Stefano Lattarini stefano.lattar...@gmail.com wrote:
Hi Ralf.
A new version of the patch is attached. It's still not definitive,
but I hope most things are settled by now.
And, of course, they're not. Sigh.
With FreeBSD-7.2 /bin/sh, the construct:
if eval $run_evald_cmd; then
run_exitcode_got=0
else
run_exitcode_got=$?
fi
causes the shell to exit if `set -e' is on.
Minimal testcase exposing the bug:
$ /bin/sh -ec 'if false; then :; else :; fi; echo OK'; echo $?
OK
0
$ /bin/sh -ec 'if eval false; then :; else :; fi; echo OK'; echo $?
OK
1
l thought to revert to the uglier form:
run_exitcode_got=0
eval $run_evald_cmd || run_exitcode_got=$?
but this does not work either. Minimal testcase:
/bin/sh -ec 'false || :; echo OK'; echo $?
OK
0
/bin/sh -ec 'eval false || :; echo OK'; echo $?
1
Finally I settled to the following code:
if (eval exec $run_evald_cmd); then
run_exitcode_got=0
else
run_exitcode_got=$?
fi
which works, and has also the advantage of ensuring to run only
external programs, not builtins or shell functions.
After testing on FreeBSD and re-testing on Debian, I will send an
amended patch (and let's hope it will work eventually).
In the meantime...
Your run_command already has an -e option. If we're going to
return the exit status anyway from the function, then we wouldn't
need that -e *at all*, we could just return whatever status the
command caused.
So if it pleases you better, then we can change it to either of
the following:
- '-e ignore' ignores the status of the command; run_command
returns it;
- no '-e' just lets run_command return the status of the command,
rather than checking the command against zero.
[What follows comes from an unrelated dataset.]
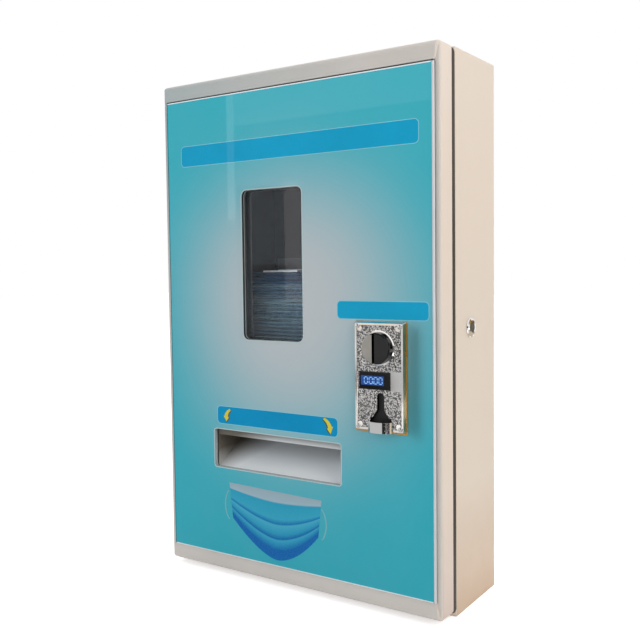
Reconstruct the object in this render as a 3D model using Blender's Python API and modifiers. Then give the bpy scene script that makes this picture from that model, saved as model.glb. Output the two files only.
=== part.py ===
"""Face mask vending machine: a wall cabinet with a glazed door, a coin selector and a mask feed.

The part stands upright with its door towards -Y and its wall face towards +Y. The origin is on the
base plane, midway across the cabinet and midway between the wall face and the coin return cup.
Sizes are in metres. Most places are given from the door's lower left front corner, as seen by
someone who stands in front of it.
"""

import math

import bmesh
import bpy
from mathutils import Matrix, Vector

# Cabinet and door, overall
DOOR_WIDTH = 0.400
DOOR_HEIGHT = 0.640
CASE_DEPTH = 0.160
DOOR_DEPTH = 0.0333
DOOR_GAP = 0.0081
DOOR_LIFT = 0.0068
BODY_DROP = 0.0005
FRONT_REACH = 0.0145
CLEARANCE = 0.0003
OVERRUN = 0.002

# Cabinet shell, folded sheet
SHEET = 0.0012
BEND_RADIUS = 0.0022
NECK_INSET = 0.0035
NECK_RUN = 0.0008
KEYHOLE_HEAD_RADIUS = 0.0055
KEYHOLE_SLOT_RADIUS = 0.0028
KEYHOLE_RISE = 0.012
KEYHOLE_END_SHARE = 0.98
KEYHOLE_FROM_SIDE = 0.050
KEYHOLE_FROM_TOP = 0.060
KEYHOLE_FROM_BASE = 0.165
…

I prefer the first, but only on the grounds that more typing is
done only in the rare case.
I thought about it, and now I strongly agree with you: adding
another subroutine is going to make things unnecessarly
complicated. But I'd prefer that `run_command -e IGNORE' continues
to do what it states, e.g. ignore the failures instead of making
the test case abort if `set -e' is on. Instead, what about adding
support for a new special argument to `-e', say `RETURN' (which is
what I did in the attached patch)? It's easy, far less obtrusive
than adding another function, and it also keeps the extra-typing
low (no need to ever add `-e 0'). Objections?
I went on and implemented `-e RETURN'. Hope you're OK with it.